Lines are drawn, prejudices and old animosities massaged and energised, disagreement becomes dispute becomes destruction. And the established protect their status, and the populations bear the cost.
And from fear, or for security, for familiarity, for solidarity, more and more separate, more and more on either side of the cracks. And the divides get wider.
And the fractures spread down to communities, groups, individual people. Each struggling with their own pressures, the daily chicane that life throws up.
There are too many little nags and pricks and slips in dealing with everyday circumstance without the overload that so many have to deal with from outside their orbits of influence.

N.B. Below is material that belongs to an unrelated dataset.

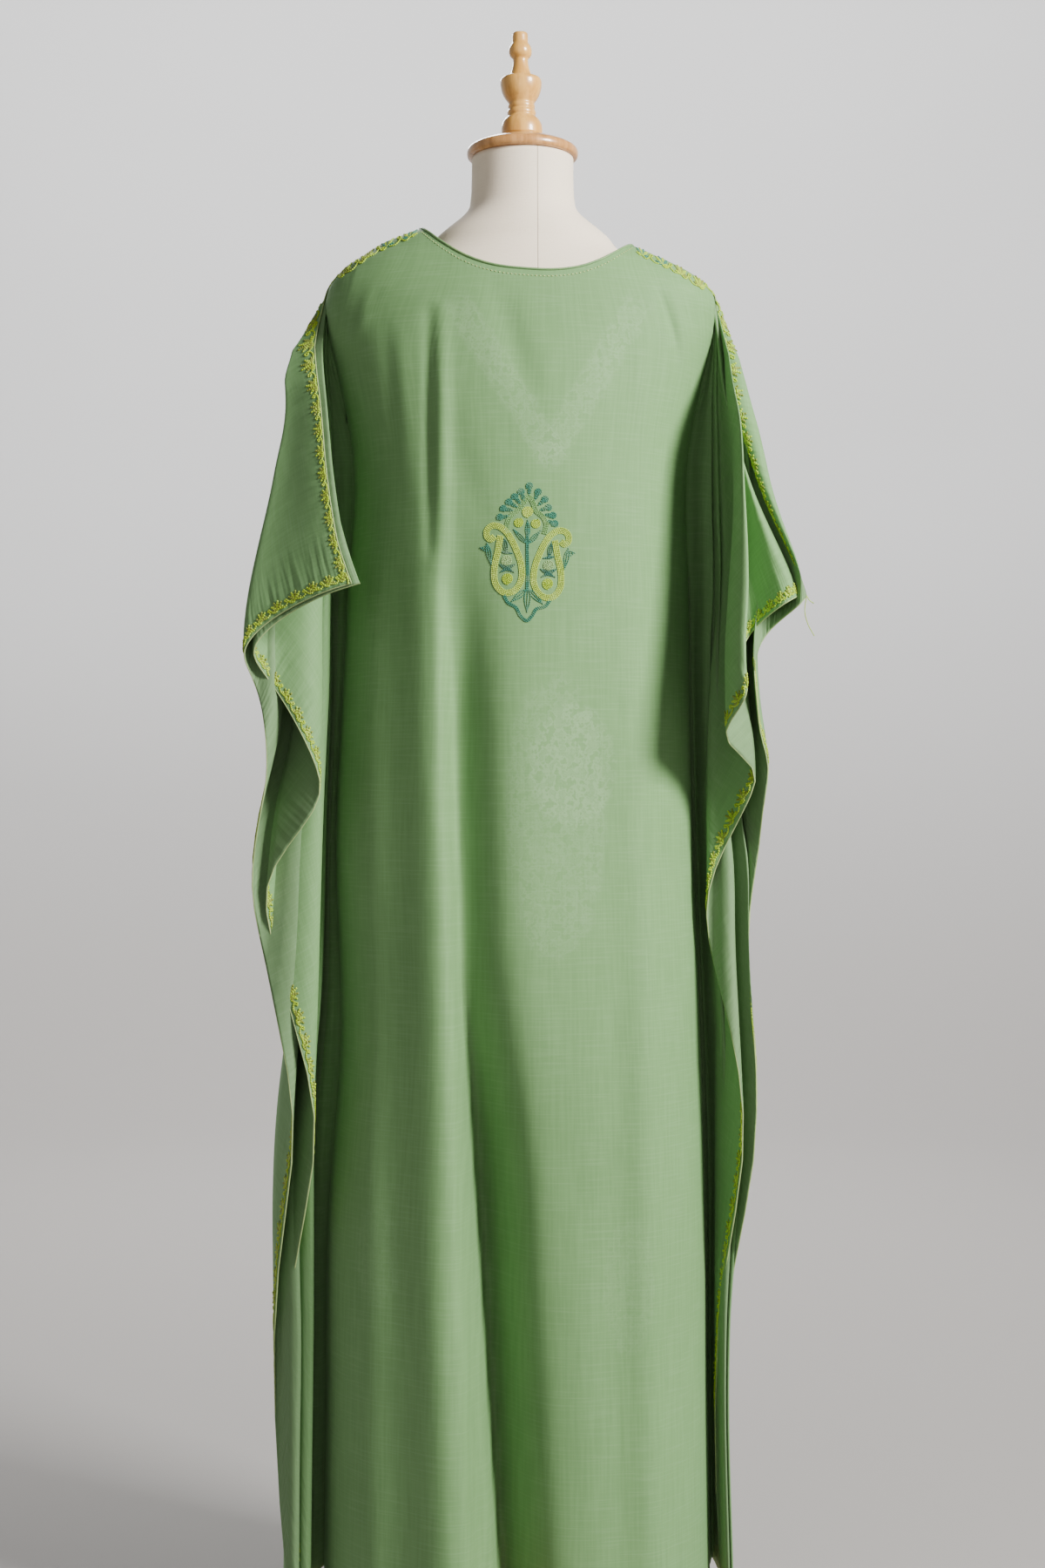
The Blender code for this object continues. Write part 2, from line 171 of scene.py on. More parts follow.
WING_FOLDS = {
    Side.LEFT: tuple(Fold(*row) for row in (
        (0.0, -0.152, -0.152, 0.43, 0.35, 0.012), (30.2, 0.193, 0.193, 0.235, 0.1, -0.018),
        (49.3, -0.03, 0.085, 0.15, 0.34, 0.016), (56.9, 0.111, 0.111, 0.097, 0.45, -0.02),
        (66.6, -0.004, 0.004, 0.06, 0.7, 0.026), (72.0, 0.04, 0.04, 0.03, 0.8, -0.028),
        (78.5, 0.006, 0.008, 0.004, 1.0, 0.03), (84.0, 0.036, 0.036, -0.013, 1.0, -0.026),
    )),
    Side.RIGHT: tuple(Fold(*row) for row in (
        (0.0, 0.3, 0.3, 0.24, 0.34, 0.034), (32.7, 0.046, 0.085, 0.215, 0.32, -0.006),
        (36.6, 0.0714, 0.088, 0.19, 0.34, 0.008), (43.7, -0.02, 0.09, 0.15, 0.34, -0.006),
        (46.8, 0.118, 0.118, 0.108, 0.38, 0.02), (57.3, -0.03, 0.05, 0.06, 0.5, -0.022),
        (66.6, 0.048, 0.052, 0.032, 0.65, 0.024), (73.0, 0.0, 0.006, 0.012, 0.95, -0.028),
        (79.5, 0.034, 0.034, -0.005, 1.0, 0.026),
    )),
}

WING_MANNER = {
    Side.LEFT: WingManner(0.024, 30.2, 0.060, 1.6, 2.0, 1.6),
    Side.RIGHT: WingManner(0.012, 40.0, 0.070, 0.7, 3.5, 1.5),
}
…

And I see friends, families, coping, dealing, falling, rising and rising again. And each one inspires, and each one slides a slither of hope into the cracks. And there are clear moments of joy to lift hearts, and eyes to a clear sky.
And I feel ashamed for the flatness, and the lack of impetus. I watch bright souls surpass the fractures and move forward and upward. And I smile a little and step up.
And then a new harsh crack appears, and I wonder, again, whether there will ever be enough tiny shards of hope to fill the cracks.
And I don’t know. And maybe I never will.